Si la chapelle de Saint-Michel fut fondée réellement en 965, comme le veut la tradition, elle renferme cependant des parties qui se rapportent évidemment à la fin du dixième siècle. Le portail, contemporain de la nef, est un charmant spécimen de l’art byzantin et de son habileté à tirer parti des ressources qu’il avait sous la main ; car il y a ici une combinaison savamment étudiée de mosaïques, de moulures et de bas-reliefs d’un travail trop fin pour n’être pas les dépouilles de monuments plus anciens. Ce petit édifice religieux, qui fut pendant bien des siècles un but de pèlerinage, mais où on ne dit plus la messe qu’une fois l’an, à la fête de l’archange, est bordé d’une sorte de balcon taillé dans le roc vif, et très-prudemment revêtu d’un garde-fou à hauteur d’appui. Le guide qui accompagnait mon fils lui affirma qu’avant la Révolution (la grande) on distinguait encore sur cette corniche l’empreinte de deux pieds de femme. C’était la trace qu’avait imprimée dans le roc une jeune fille du Puy, laquelle, se trouvant en butte aux médisances de ses voisins, s’élança de cet endroit dans la plaine pour prouver, avec la protection du bienheureux saint Michel, la fausseté des méchants bruits dont elle était victime. Elle arriva en bas sans le moindre mal. Un saut de trois cents pieds, fait impunément ! quelle plus grande preuve de sagesse ? Tout chacun se tint convaincu et satisfait du miracle, hors celle qui en était favorisée. Affolée d’orgueil par le diable qui garde une vieille rancune à saint Michel, la jeune fille voulut recommencer deux fois l’épreuve. À la troisième, l’archange, voyant son antique adversaire se mêler de l’affaire, détourna ses yeux de sa protégée et elle se tua.

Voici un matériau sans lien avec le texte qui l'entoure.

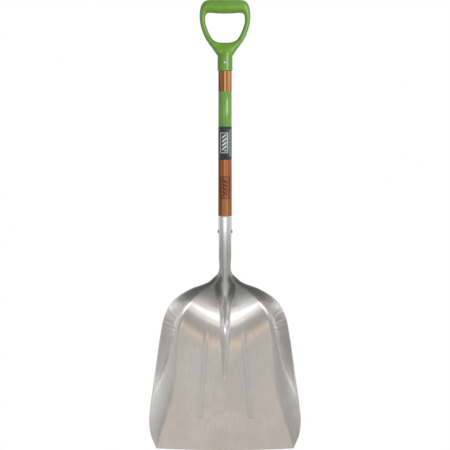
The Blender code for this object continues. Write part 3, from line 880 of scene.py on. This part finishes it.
def make_floor():
    top = CAD_BOUNDS[0][2] - FLOOR_DROP
    under = top - FLOOR_THICKNESS
    profile = [(0, top), (FLOOR_RADIUS, top), (FLOOR_RADIUS, under), (0, under)]
    floor = lathe("floor", profile, pale_floor())
    floor.visible_glossy = False


def make_light(lit, name, place, aim, size, energy, mirrored):
    data = bpy.data.lights.new(name, "AREA")
    data.shape = "RECTANGLE"
    data.size, data.size_y = size
    data.energy = energy
    light = bpy.data.objects.new(name, data)
    bpy.context.scene.collection.objects.link(light)
    light.location = place
    light.rotation_euler = (Vector(place) - Vector(aim)).to_track_quat("Z", "Y").to_euler()
    light.visible_glossy = mirrored
    light.light_linking.receiver_collection = lit


# Studio round the shovel, by height of the direction (-1 straight down, 1 straight up)
STUDIO_FRONT = (
    (-1.00, (0.25, 0.26, 0.255)), (-0.87, (0.26, 0.275, 0.27)), (-0.75, (0.27, 0.28, 0.275)),
    (-0.60, (0.27, 0.28, 0.275)), (-0.45, (0.36, 0.37, 0.36)), (-0.30, (0.66, 0.66, 0.66)),
    (-0.20, (1.25, 1.25, 1.26)), (-0.10, (2.30, 2.30, 2.32)), (-0.01, (2.20, 2.20, 2.20)),
    (0.05, (1.15, 1.15, 1.15)), (0.12, (0.66, 0.655, 0.65)), (0.22, (0.40, 0.395, 0.385)),
    (0.34, (0.33, 0.32, 0.31)), (0.46, (0.47, 0.455, 0.44)), (0.52, (0.515, 0.505, 0.495)),
    (1.00, (0.66, 0.66, 0.66)),
)
STUDIO_SIDES = (
    (-1.00, (0.32, 0.33, 0.325)), (-0.87, (0.36, 0.37, 0.365)), (-0.65, (0.50, 0.50, 0.50)),
    (-0.40, (0.80, 0.80, 0.80)), (-0.20, (0.90, 0.90, 0.90)), (-0.08, (0.78, 0.78, 0.78)),
    (0.06, (0.66, 0.66, 0.66)), (0.20, (0.50, 0.50, 0.50)), (0.30, (0.47, 0.46, 0.45)),
    (0.45, (0.49, 0.475, 0.46)), (0.60, (0.52, 0.51, 0.50)), (1.00, (0.66, 0.66, 0.66)),
)
STUDIO_BEHIND = (0.86, 0.86, 0.86)
STUDIO_LEFT = (0.33, 0.295, 0.265)
STUDIO_RIGHT = (0.70, 0.68, 0.66)
WARM_PATCH = (1.60, 1.12, 0.70)
WARM_HEIGHT = 0.445
DIFFUSE_LIGHT = (0.30, 0.30, 0.30)
BACKDROP = (1.0, 1.0, 1.0)


def make_world():
    """White to the camera, even in diffuse light. Mirrored: a bright band in front, a grey room beside it."""
    n = Nodes("studio", bpy.data.worlds.new("studio"))
    bpy.context.scene.world = n.material
    n.tree.nodes.clear()
    n.place = n.add("ShaderNodeTexCoord").outputs["Generated"]
    x, y, z = n.xyz()
    height = n.range(z, -1, 1, 0, 1, smooth=False)
    front = n.ramp(height, [((at + 1) / 2, colour) for at, colour in STUDIO_FRONT])
    sides = n.ramp(height, [((at + 1) / 2, colour) for at, colour in STUDIO_SIDES])
    colour = n.mix(n.range(n.math("ABSOLUTE", x), 0.30, 0.56, 1.0, 0.0), sides, front)
    colour = n.mix(n.range(x, -0.1, -0.9, 0.0, 0.42), colour, STUDIO_LEFT)
    colour = n.mix(n.range(x, 0.3, 0.9, 0.0, 0.35), colour, STUDIO_RIGHT)
    colour = n.mix(n.range(y, 0.05, 0.45), colour, STUDIO_BEHIND)
    spots = n.range(n.noise((16, 16, 16), 2, 0.5), 0.42, 0.58, 0.05, 1.0)
    warm = n.math("MULTIPLY", n.box_mask(z, WARM_HEIGHT, 0.040, 0.022), n.box_mask(x, 0.0, 0.12, 0.05))
    colour = n.mix(n.math("MULTIPLY", warm, spots), colour, WARM_PATCH)
    path = n.add("ShaderNodeLightPath")
    dim = n.mix(path.outputs["Is Diffuse Ray"], colour, DIFFUSE_LIGHT)
    shown = n.add("ShaderNodeBackground")
    n.link(n.mix(path.outputs["Is Camera Ray"], dim, BACKDROP), shown.inputs["Color"])
    n.link(shown.outputs[0], n.add("ShaderNodeOutputWorld").inputs["Surface"])


def make_camera():
    data = bpy.data.cameras.new("camera")
    data.sensor_width = SENSOR_WIDTH
    data.lens = SENSOR_WIDTH * CAMERA_DISTANCE / VIEW_WIDTH
    data.clip_end = 5 * CAMERA_DISTANCE
    camera = bpy.data.objects.new("camera", data)
    bpy.context.scene.collection.objects.link(camera)
    camera.location = (0, -CAMERA_DISTANCE, VIEW_MIDDLE_Z)
    camera.rotation_euler = (math.pi / 2, 0, 0)
    bpy.context.scene.camera = camera


def settle(piece, node):
    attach(piece, "root")
    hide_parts(node)


def main():
    make_camera()
    make_world()
    make_floor()
    lit = bpy.data.collections.new("lit")
    for light in LIGHTS:
        make_light(lit, *light)
    steel = rivet_steel()
    settle(make_scoop(aluminium()), "scoop")
    settle(make_shaft(ash_wood()), "handle_shaft")
    settle(make_grip(green_plastic()), "d_grip")
    band = make_wrap("band_film", BAND_RADIUS, BAND_LOW[2], BAND_HIGH[2], green_film())
    settle(band, "colour_band")
    label = make_wrap("label_sleeve", LABEL_RADIUS, LABEL_LOW[2], LABEL_HIGH[2], label_film())
    settle(label, "label_wrap")
    for name in LIT:
        lit.objects.link(bpy.data.objects[name])
    low, high = SOCKET_RIVET_LOW[0], SOCKET_RIVET_HIGH[0]
    rivet = make_rivet("socket_rivet_head", SOCKET_RIVET_Z, "X", low, high, steel)
    settle(rivet, "socket_rivet")
    low, high = GRIP_RIVET_LOW[1], GRIP_RIVET_HIGH[1]
    rivet = make_rivet("grip_rivet_head", GRIP_RIVET_Z, "Y", low, high, steel)
    settle(rivet, "grip_rivet")


main()
bpy.context.scene.view_settings.view_transform = "Standard"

Quiconque douterait de l’authenticité de cette histoire sera tenu de lire les mémoires de la Société archéologique du midi, où elle est relatée tout au long (tome I, page 239), ainsi que la relation manuscrite d’un pieux Italien du nom de Médicis qui, voyageant dans le Velay, il y a quelque trois cents ans, a parlé de la chose à peu près en ces termes : « Un homme de bien du lieu d’Aiguilhe me rapporta que plusieurs pèlerins, connaissant l’histoire de la Piocella et la croyant être vraie, alloient au jardin où elle étoit tombée pour regarder en haut, puis montoient en haut pour regarder en bas. Si y furent tant de gens pour voir ce jardin, que plusieurs en emportèrent par singularité beaucoup de terre, de manière à faire craindre au maître de l’endroit que sa propriété ne s’appauvrît ; j’ose à peine ajouter qu’il fit mettre un bassin en ce lieu pour récolter les pécennes des bons pèlerins. »

Pendant le récit de mon fils touchant le roc étonnant de Saint-Michel-en-Velay, qu’à l’invitation de l’auteur anonyme d’un vieux traité intitulé de Mundi mirabilibus, il ne me semblait pas éloigné de regarder comme la dixième merveille du monde, je me souvins à temps que je m’étais promis de voir coucher le soleil du haut du rocher Corneille. J’avais encore une heure devant moi : c’était assez. Laissant donc Henri prendre, sur la place du Breuil, en face de la belle fontaine Croizatier, un repos dont il avait grand besoin, je me lançai vers le but marqué, à travers les rues escarpées de la vieille ville, qui montent en échelles, ou tournent en spirales autour de la haute cathédrale.

  1. Elephas primigenus, — palœotherium magnum, — cervus ambiguus.
  2. Congrès scientifique de France. Rapports et bulletins, v. I, p. 282 et passim.